- Task requirements: Write out the complete material exactly as it stands.

# START OF Data provided

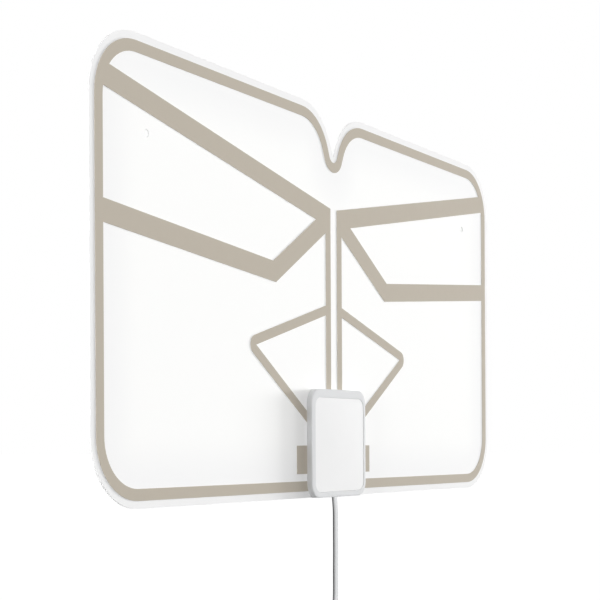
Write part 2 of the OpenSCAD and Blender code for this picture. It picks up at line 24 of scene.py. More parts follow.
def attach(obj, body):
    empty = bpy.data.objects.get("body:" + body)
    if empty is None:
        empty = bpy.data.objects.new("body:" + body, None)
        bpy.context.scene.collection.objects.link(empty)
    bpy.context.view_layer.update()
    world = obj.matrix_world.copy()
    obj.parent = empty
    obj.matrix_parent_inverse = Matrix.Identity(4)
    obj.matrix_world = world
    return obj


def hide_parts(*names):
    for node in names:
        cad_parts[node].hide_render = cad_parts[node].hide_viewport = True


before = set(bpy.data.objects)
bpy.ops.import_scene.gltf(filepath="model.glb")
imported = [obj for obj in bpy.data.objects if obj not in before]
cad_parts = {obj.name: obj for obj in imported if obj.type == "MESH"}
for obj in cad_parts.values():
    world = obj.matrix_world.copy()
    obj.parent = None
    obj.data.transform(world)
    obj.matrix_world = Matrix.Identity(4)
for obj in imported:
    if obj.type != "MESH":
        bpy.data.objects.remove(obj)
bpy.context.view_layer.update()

# END OF Data provided

- Finished exercise:
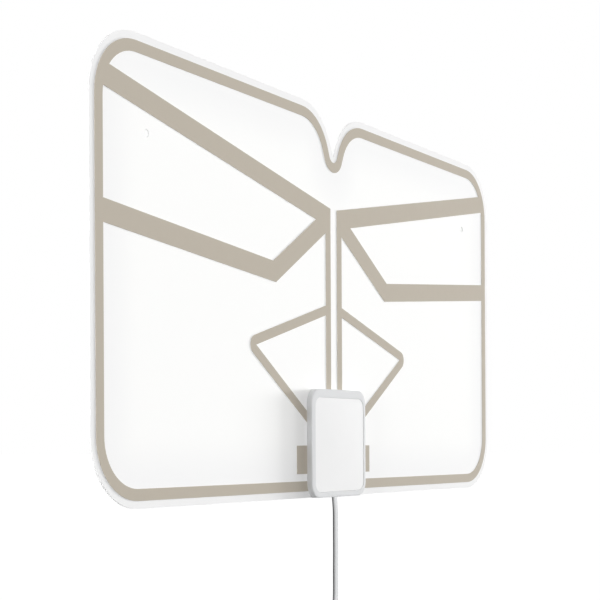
Write part 2 of the OpenSCAD and Blender code for this picture. It picks up at line 24 of scene.py. More parts follow.
def attach(obj, body):
    empty = bpy.data.objects.get("body:" + body)
    if empty is None:
        empty = bpy.data.objects.new("body:" + body, None)
        bpy.context.scene.collection.objects.link(empty)
    bpy.context.view_layer.update()
    world = obj.matrix_world.copy()
    obj.parent = empty
    obj.matrix_parent_inverse = Matrix.Identity(4)
    obj.matrix_world = world
    return obj


def hide_parts(*names):
    for node in names:
        cad_parts[node].hide_render = cad_parts[node].hide_viewport = True


before = set(bpy.data.objects)
bpy.ops.import_scene.gltf(filepath="model.glb")
imported = [obj for obj in bpy.data.objects if obj not in before]
cad_parts = {obj.name: obj for obj in imported if obj.type == "MESH"}
for obj in cad_parts.values():
    world = obj.matrix_world.copy()
    obj.parent = None
    obj.data.transform(world)
    obj.matrix_world = Matrix.Identity(4)
for obj in imported:
    if obj.type != "MESH":
        bpy.data.objects.remove(obj)
bpy.context.view_layer.update()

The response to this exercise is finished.